Generating Income While Keeping Streets Clean in Haiti

Edouard Carrié, a Haitian entrepreneur, is taking steps to simultaneously address the issues of sanitation and employment.
Edouard Carrié, a Haitian entrepreneur, is taking steps to simultaneously address the issues of sanitation and employment.
Emile Manigat/USAID
Entrepreneur expands recycling business
"My company now has the capacity to increase its individual collectors from 6,000 people to up to 20,000."

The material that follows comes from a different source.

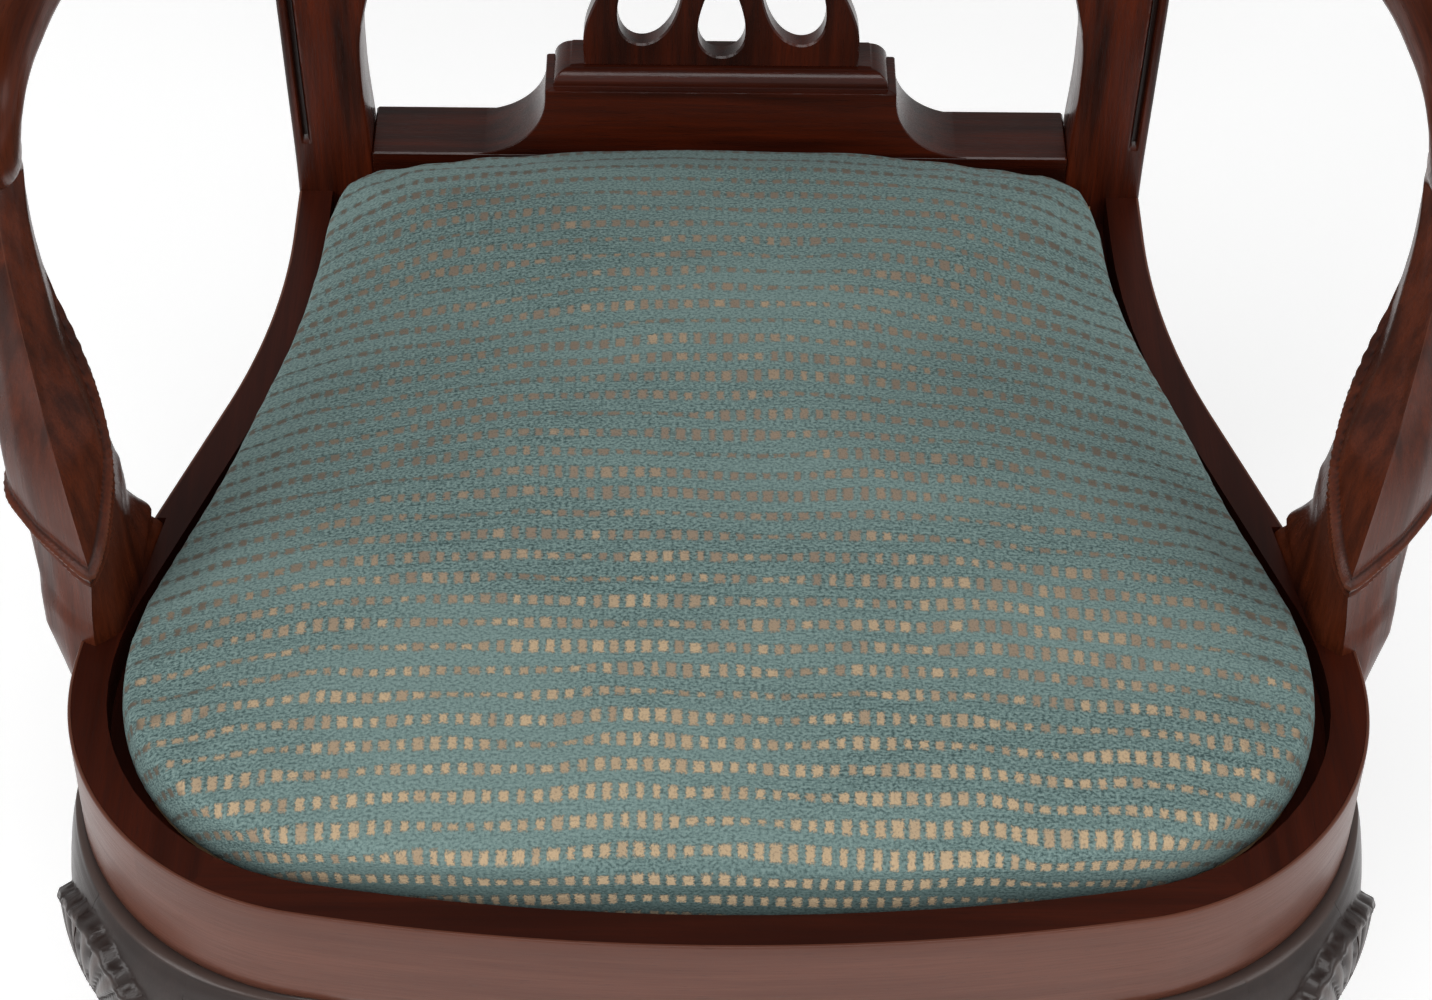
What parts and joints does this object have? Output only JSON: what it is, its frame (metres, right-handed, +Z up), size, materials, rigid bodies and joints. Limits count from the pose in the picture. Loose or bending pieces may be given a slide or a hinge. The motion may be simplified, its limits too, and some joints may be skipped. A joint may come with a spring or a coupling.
{
  "type": "open armchair",
  "caption": "Open armchair with a compass-shaped seat frame, lift-out upholstered seat, shell-carved cabriole legs, crook arms and a pierced splat back.",
  "frame": {"origin": "centre of the bounding box on the floor", "axes": "+X to the chair's right seen from the front, +Y to the back, +Z up"},
  "size_m": [0.6748, 0.599, 1.005],
  "materials": {
    "mahogany": "french polished",
    "veneer": "french polished",
    "beech": "bare",
    "steel": "plain",
    "tack_steel": "blued",
    "webbing": "herringbone jute",
    "hessian": "plain weave",
    "stuffing": "curled hair",
    "upholstery": "chenille pile",
    "lining": "black cotton"
  },
  "bodies": {
    "chair": {"front_rail": "mahogany", "side_rail_left": "mahogany", "side_rail_right": "mahogany", "back_rail": "mahogany", "front_leg_left": "mahogany", "front_leg_right": "mahogany", "knee_block_front_left": "mahogany", "knee_block_front_right": "mahogany", "knee_block_side_left": "mahogany", "knee_block_side_right": "mahogany", "back_post_left": "mahogany", "back_post_right": "mahogany", "shoe": "mahogany", "splat": "mahogany", "crest_rail": "mahogany", "arm_support_left": "mahogany", "arm_support_right": "mahogany", "arm_left": "mahogany", "arm_right": "mahogany", "front_veneer": "veneer", "side_veneer_left": "veneer", "side_veneer_right": "veneer", "corner_block_front_left": "beech", "corner_block_front_right": "beech", "corner_block_back_left": "beech", "corner_block_back_right": "beech", "arm_dowels": "beech", "arm_screws": "steel", "support_screws": "steel"},
    "loose_seat": {"seat_member_front": "beech", "seat_member_back": "beech", "seat_member_left": "beech", "seat_member_right": "beech", "webbing_long": "webbing", "webbing_cross": "webbing", "hessian": "hessian", "stuffing": "stuffing", "cover": "upholstery", "bottom_cloth": "lining", "tacks": "tack_steel"}
  },
  "joints": [
    {"name": "seat_lift", "type": "slide", "parent": "chair", "child": "loose_seat", "axis": [0, 0, 1], "range_m": [0, 0.12]}
  ]
}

Haiti faces many challenges—some of the most serious being unemployment and waste management. For the latter, the growing piles of plastic, tin, aluminum, cardboard, Styrofoam and other trash pollute and diminish the natural beauty of the country's landscape.
 
Edouard Carrié, a Haitian entrepreneur, is taking steps to simultaneously address the issues of sanitation and employment. The 25-year-old created a recycling business, Environmental Cleaning Solutions S.A. (ECSSA), in 2010, as a way to keep the streets, canals and vacant lots of Port-au-Prince clean, as well as to provide income to Haiti's poorest households. 
 
Since its founding, ECSSA has grown to provide extra cash to over 6,000 Haitians who deposit bags of discarded bottles at 65 collection points throughout the Port-au-Prince region. In 2012, ECSSA collected, compacted and shipped nearly 300 million plastic bottles, close to 1 million bottles every day, for further processing into recycled plastic pellets that are used in over 120 countries to make everything from T-shirts to tables. 
 
The volume of recycled bottles already attained by ECSSA may seem like a lot, but Carrié emphasized that much more can be done to meet the potential for recycling trash in Haiti. To raise capital for the next phase of business expansion, Carrié applied for a matching grant through the Leveraging Effective Application of Direct Investments (LEAD) Business Plan Competition, funded by USAID and implemented by the Pan American Development Foundation (PADF). The competition, which provides grants that match eligible companies’ own investments up to $200,000, has provided ECSSA with the capital to increase the number of collection points and expand compacting capacity, including creating a second base in the Cap Haïtien area in northern Haiti. 
 
“USAID and PADF’s LEAD investment is allowing ECSSA to ramp up collection and provide more Haitian households with the opportunity to earn income,” Carrié said. “My company now has the capacity to increase its individual collectors from 6,000 people to up to 20,000. Additionally, the increase in collection points and processing capacity provide entrepreneurs the opportunity to grow their own businesses by serving as intermediary plastic collectors and suppliers for ECSSA.”
 
By providing income to thousands of the poorest households, creating the opportunity to establish new enterprises in the supply chain, introducing new technologies and improving the environment, ECSSA is an inspiring example of the entrepreneurial spirit of the Haitian people.